1120 – Mulots et chenilles excommuniés par l’Évêque de Laon.
1314 – Les juges du comté de Valois firent le procès à un taureau qui avait tué un homme à coups de cornes, et le condamnèrent, sur la déposition des témoins, à être pendu ; la sentence fut confirmée par arrêt du Parlement le 7 février 1314.
1394 – Porc pendu pour avoir meurtri et tué un enfant, en la province de Roumaigne, vicomté de Mortain.
1451 – Sangsues excommuniées par l’Évêque de Lausanne, parce qu’elles détruisaient les poissons.
1474 – Coq condamné à être brûlé, par sentence d’un magistrat de Bâle, pour avoir pondu un œuf.
1488 – Becmares (charançons) : les grands vicaires d’Autun mandent aux curés des paroisses environnantes de leur enjoindre, pendant les offices et processions, de cesser leurs ravages et de les excommunier.

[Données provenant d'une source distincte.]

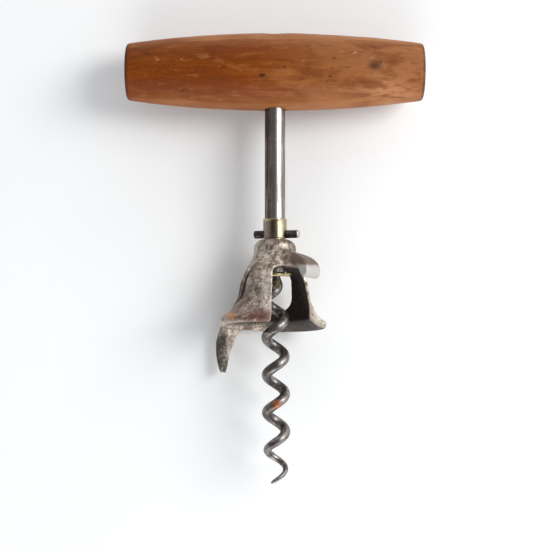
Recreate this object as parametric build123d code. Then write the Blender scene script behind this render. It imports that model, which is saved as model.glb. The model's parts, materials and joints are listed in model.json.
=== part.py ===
from build123d import *
import os
from math import cos, pi, radians, sin, tan

# A T-handled bell corkscrew with a crown-cap lifter and a wire cutter on its bell.
# A turned wooden handle is riveted across the top of a steel shank. A wire worm is brazed into the
# shank's lower end. A loose cast bell turns on the shank between a pinned brass collar above it and a
# brass washer below it: it lands on the bottle's lip, and turning the handle on draws the cork up.
#
# Everything is modelled upright, worm down, in the tool's own frame: the shank's axis is Z, the handle
# lies along X, and z = 0 is the bell's mouth. lay_down() then puts the finished pieces on a table as the
# tool is stored: on its side, with X along the handle, +Y from worm to handle and +Z up.
# Angles round the shank are measured from straight up off the table, positive towards +X.
# Millimetres and degrees. Profiles are lists of (distance from the shank's axis, height).

# ---------------------------------------------------------------- driving dimensions
HANDLE_LENGTH = 100.0
HANDLE_R = 13.0                 # at the middle
HANDLE_END_R = 9.55
HANDLE_EDGE = 1.3               # rounding of the end rims
HANDLE_Z = 86.2                 # height of the handle's axis over the bell's mouth

SHANK_R = 3.45
SHANK_END_Z = 18.45             # the shank's lower end, on the thrust washer
SHOULDER_SINK = 2.0             # the shank's shoulder is let into the handle's underside by this much
TANG_R = 2.4                    # the thinner end of the shank, through the handle
RIVET_WASHER_R = 4.2
RIVET_WASHER_THICK = 0.8
RIVET_WASHER_EDGE = 0.2
RIVET_HEAD_R = 3.3
RIVET_HEAD_HEIGHT = 0.8
RIVET_SINK = 1.75               # depth of the washer's seat below the handle's crest

COLLAR_R = 3.98
COLLAR_BOTTOM_Z = 30.0
COLLAR_LENGTH = 6.65
COLLAR_EDGE = 0.4
PIN_R = 1.35
PIN_LENGTH = 16.0
PIN_EDGE = 0.5
PIN_Z = 31.35
PIN_OFFSET = 0.6                # the pin stands out further at its +X end
PIN_TURN = -20.0                # its +X end points up off the table by this much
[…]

1497 – Truie condamnée à être assommée pour avoir mangé le menton d’un enfant du village de Charonne. La sentence ordonna en outre que les chairs seraient coupées et jetées aux chiens, et que le propriétaire  et sa femme feraient un pèlerinage à Notre-Dame de Pontoise le jour de la Pentecôte.
1499 – Taureau condamné à la potence par jugement du bailliage de Beauprès (Beauvais) pour avoir, en fureur, occis un jeune homme.
1500 – Sentence de l’official contre les charançons et les sauterelles qui désolaient le territoire de Millieze.
1585 – Le grand vicaire de Valence fait citer les chenilles devant lui, leur donne un procureur pour les défendre, et finalement les condamne à quitter le diocèse.